The manual goes on to stipulate that players are banned from “making promotional appearances at casinos or other gambling-related establishments”.
The same passage goes on to say that players are banned from events which are promoted by casinos, while they cannot lend their name or image to advertisements for casinos or casino events. The league is on firm ground when it comes to the ban, especially because Roger Goodell has wide-ranging authority under the collective bargaining agreement to determine policies involving player conduct.
James Harrison and Maurkice Pouncey Controversies
This is not the first time James Harrison has run afoul of the NFL. The league has fined Harrison numerous times for in-game infractions over the years, while James Harrison once called NFL Commissioner Roger Goodell “a crook” for his insistence that several players submit to testing and interrogations after an Al Jazeera report that four random NFL players (including Peyton Manning) used performance enhancing drugs. The main source of that story had recanted the charges, saying he simply made up four names off the top of his head. James Harrison also refused to attend White House appearances after the Steelers won the Super Bowls, though it should be noted Harrison equally boycotted a visit with George W. Bush and Barack Obama.

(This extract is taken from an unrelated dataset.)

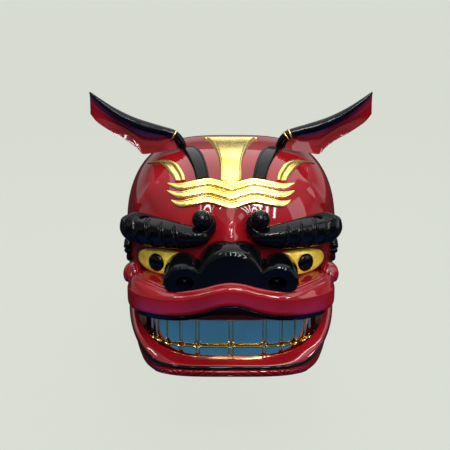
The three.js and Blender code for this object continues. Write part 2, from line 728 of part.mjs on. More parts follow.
function crownStripe() {
  const stations = CROWN_STRIPE.map(({ angle, halfWidth }) => ({
    lowX: -halfWidth, lowAngle: angle, highX: halfWidth, highAngle: angle,
  }));
  const profile = [
    { across: 0, height: 1.8 },
    { across: 0.08, height: 2.6 },
    { across: 0.14, height: 1.2 },
    { across: 0.5, height: 1.2 },
    { across: 0.86, height: 1.2 },
    { across: 0.92, height: 2.6 },
    { across: 1, height: 1.8 },
  ];
  return skullStrip(stations, profile);
}

function crownBand(side) {
  const stations = CROWN_BAND.map(({ angle, inner, outer }) => ({
    lowX: side * inner, lowAngle: angle, highX: side * outer, highAngle: angle,
  }));
  const profile = [
    { across: 0, height: 1.5 },
    { across: 0.12, height: 4 },
    { across: 0.5, height: 4.6 },
    { across: 0.88, height: 4 },
    { across: 1, height: 1.5 },
  ];
  const { radius, low, high } = BAND_CLEARANCE;
  return skullStrip(stations, profile).subtract(pegSolid(side, radius, low, high));
}

function templeLeaf(side) {
  const stations = TEMPLE_LEAF.map((row) => ({ ...row, lowX: side * row.lowX, highX: side * row.highX }));
  const profile = [
    { across: 0, height: 1.2 },
    { across: 0.5, height: 2.8 },
    { across: 1, height: 1.2 },
  ];
  return skullStrip(stations, profile);
}

// Lower jaw: a deep tray whose rim rises towards the hinge
function jawSkin(grow) {
  const rings = JAW_SKIN.map(({ z, side, chin }) => {
    const arch = { ...JAW, halfWidth: JAW.halfWidth - side + grow, front: JAW.front + chin - grow };
    return archOutline(arch, JAW.back, JAW.steps).map(([x, y]) => new THREE.Vector3(x, y, z));
  });
  return solidOf(loft(rings));
}

function aboveRim(lift) {
  const line = JAW_RIM.map(({ y, z }) => [y, z + lift]);
  return sidePrism([...line, [JAW_RIM[JAW_RIM.length - 1].y, JAW.over], [JAW_RIM[0].y, JAW.over]]);
}

function lowerJaw() {
  const rings = MOUTH.map(({ z, spread }) => {
    const outline = archOutline(grown(TOOTH_ARCH, spread), JAW.open);
    return outline.map(([x, y]) => new THREE.Vector3(x, y, z));
  });
  const mouth = solidOf(loft(rings));
  const tray = grown(TOOTH_ARCH, -TOOTH_ARCH.thickness);
  let jaw = jawSkin(0)
    .subtract(aboveRim(0))
    .subtract(mouth)
    .subtract(planPrism(archOutline(tray, JAW.open), JAW.floor, JAW.open));
  for (const [, side] of SIDES) {
    jaw = jaw.add(jawArm(side));
  }
  return jaw;
}

// Arm that carries the jaw on its hinge, inside the wall of the head
function jawArm(side) {
  const { y, z, pin, clearance, armIn, armOut, armReach, armSides, armFoot, armFront, slope, over } = HINGE;
  const near = Math.min(side * armIn, side * armOut);
  const plate = box(near, near + armOut - armIn, armFront, y, armFoot, z + slope);
  const front = sidePrism([
    [armFront - over, z - slope], [armFront + slope, z + slope + over], [armFront - over, z + slope + over],
  ]);
  const heel = sidePrism([[JAW.back - over, 0], [y + over, z - armReach + over], [y + over, 0]]);
  const hole = cylinderX(pin + clearance, side * HINGE.holeStart, side * HINGE.holeEnd, y, z);
  return plate.subtract(front).subtract(heel)
    .add(cylinderX(armReach, side * armIn, side * armOut, y, z, armSides))
    .subtract(hole);
}

function hingePin(side) {
  return cylinderX(HINGE.pin, side * HINGE.pinStart, side * HINGE.pinEnd, HINGE.y, HINGE.z);
}

// Black line round the outside of the jaw, just under its rim
function jawEdge() {
  return jawSkin(JAW_EDGE.proud)
    .subtract(jawSkin(GAP))
    .subtract(aboveRim(-JAW_EDGE.above))
    .intersect(aboveRim(-JAW_EDGE.below))
    .intersect(box(-REACH, REACH, -REACH, JAW_EDGE.end, JAW_EDGE.foot, REACH));
}

// Low carved beard along the foot of the chin
function chinBeard() {
  const { low, high, proud, halfLength, back } = BEARD;
  return jawSkin(proud)
    .subtract(jawSkin(GAP))
    .intersect(box(-halfLength, halfLength, -REACH, back, low, high));
}

// Ear: a cupped blade under a bent stem that turns on a peg
function earBlade(side) {
  const { rim, edge, across } = EAR_SHEET;
  const faces = EAR_BLADE.map((row) => {
    const top = new THREE.Vector3(side * row.topX, row.topY, row.topZ);
    const low = new THREE.Vector3(side * row.lowX, row.lowY, row.lowZ);
    const outward = new THREE.Vector3(0, top.z - low.z, low.y - top.y).normalize();
    const front = [];
    const back = [];
    for (let i = 0; i <= across; i++) {
      const share = i / across;
      const bulge = row.cup * Math.sin(Math.PI * share);
      const point = top.clone().lerp(low, share);
      front.push(point.clone().addScaledVector(outward, bulge));
      back.push(point.clone().addScaledVector(outward, bulge + lerp(rim, edge, share)));
    }
    return { front, back };
  });
  return solidOf(slab(faces.map((face) => face.front), faces.map((face) => face.back)));
}

function ear(side) {
  const stem = solidOf(roll(EAR_STEM.map((row) => ({ ...row, x: side * row.x })), STEM_SIDES));
  const { radius, sink, rise, collar, seat, under } = EAR_PEG;
  return earBlade(side)
    .add(stem)
    .add(pegSolid(side, radius, GAP - sink, rise))
    .subtract(skullSolid(GAP).subtract(pegSolid(side, radius + collar, under, seat)));
}

const group = new THREE.Group();

function place(name, solid, material) {
  const mesh = new THREE.Mesh(geometryOf(mainBody(solid.simplify(SLIVER))), material);
  mesh.name = name;
  group.add(mesh);
}

place('upper_head', upperHead(), redLacquer);
place('upper_lip', upperLip(), redLacquer);
place('lip_edge', lipEdge(), blackLacquer);
place('upper_teeth', toothRow(BITE_Z + GAP, GUM_Z - GAP), goldLeaf);
place('nose', nose(), blackLacquer);
place('wave_lower', wave(0), goldLeaf);
place('wave_middle', wave(1), goldLeaf);
place('wave_upper', wave(2), goldLeaf);
place('crown_stripe', crownStripe(), goldLeaf);
for (const [word, side] of SIDES) {
  place(`eyebrow_${word}`, eyebrow(side), blackLacquer);
  place(`eye_${word}`, eye(side), goldLeaf);
  place(`pupil_${word}`, pupil(side), blackLacquer);
  place(`cheek_${word}`, cheek(side), redLacquer);
  place(`side_curl_${word}`, sideCurl(side), blackLacquer);
  place(`crown_band_${word}`, crownBand(side), blackLacquer);
  place(`temple_leaf_${word}`, templeLeaf(side), goldLeaf);
  place(`hinge_pin_${word}`, hingePin(side), woodPin);
  place(`ear_${word}`, ear(side), blackLacquer);
}
place('lower_jaw', lowerJaw(), redLacquer);
place('lower_teeth', toothRow(TOOTH_FOOT_Z + GAP, BITE_Z - GAP), goldLeaf);
place('jaw_edge', jawEdge(), blackLacquer);
place('chin_beard', chinBeard(), redLacquer);

export default group;
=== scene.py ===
# Lion dance head: carved wood under red and black lacquer, with gold leaf.
import math

import bpy
import numpy as np
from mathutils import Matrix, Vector


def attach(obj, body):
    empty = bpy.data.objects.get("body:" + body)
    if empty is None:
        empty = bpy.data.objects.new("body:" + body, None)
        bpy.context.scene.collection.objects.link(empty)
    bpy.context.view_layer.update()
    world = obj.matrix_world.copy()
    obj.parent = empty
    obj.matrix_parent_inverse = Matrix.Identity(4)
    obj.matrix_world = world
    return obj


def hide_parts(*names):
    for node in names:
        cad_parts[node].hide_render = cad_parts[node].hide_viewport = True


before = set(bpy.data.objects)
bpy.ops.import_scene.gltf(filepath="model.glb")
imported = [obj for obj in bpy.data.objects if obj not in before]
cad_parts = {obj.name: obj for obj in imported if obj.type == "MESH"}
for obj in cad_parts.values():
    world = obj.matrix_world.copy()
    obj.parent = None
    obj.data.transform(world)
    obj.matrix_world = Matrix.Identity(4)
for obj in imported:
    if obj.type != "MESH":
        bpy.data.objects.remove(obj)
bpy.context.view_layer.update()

MM = 0.001
SIDES = (("left", -1), ("right", 1))


# Camera and light
camera = bpy.data.objects.new("camera", bpy.data.cameras.new("camera"))
bpy.context.scene.collection.objects.link(camera)
CAMERA_RISE = math.radians(15)
CAMERA_DISTANCE = 1.3
CAMERA_TARGET_Z = 0.158
SENSOR = 36
PHOTO_PIXELS = 450
FOCAL_PIXELS = 956
AXIS_OFFSET = (-6, 7)  # pixels from the photo's middle to the lens axis
camera.location = (0, -CAMERA_DISTANCE * math.cos(CAMERA_RISE),
                   CAMERA_TARGET_Z + CAMERA_DISTANCE * math.sin(CAMERA_RISE))
camera.rotation_euler = (math.pi / 2 - CAMERA_RISE, 0, 0)
camera.data.sensor_width = SENSOR
camera.data.lens = SENSOR * FOCAL_PIXELS / PHOTO_PIXELS
camera.data.shift_x, camera.data.shift_y = (offset / PHOTO_PIXELS for offset in AXIS_OFFSET)
bpy.context.scene.camera = camera
bpy.context.scene.view_settings.view_transform = "Standard"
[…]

Maurkice Pouncey is no stranger to controversy, either. When Pouncey and his twin brother, Mike, were teammates of Aaron Hernandez on the Florida Gators. They were with Aaron Hernandez one night when Hernandez was alleged to have shot into a car full of passengers after a brief altercation at a Jacksonville bar. Years later, when Aaron Hernandez was arrested for murder in the Odin Lloyd case, both Maurkice and Mike Pouncey (a member of the Miami Dolphins) infamously wore ballcaps which supported Hernandez.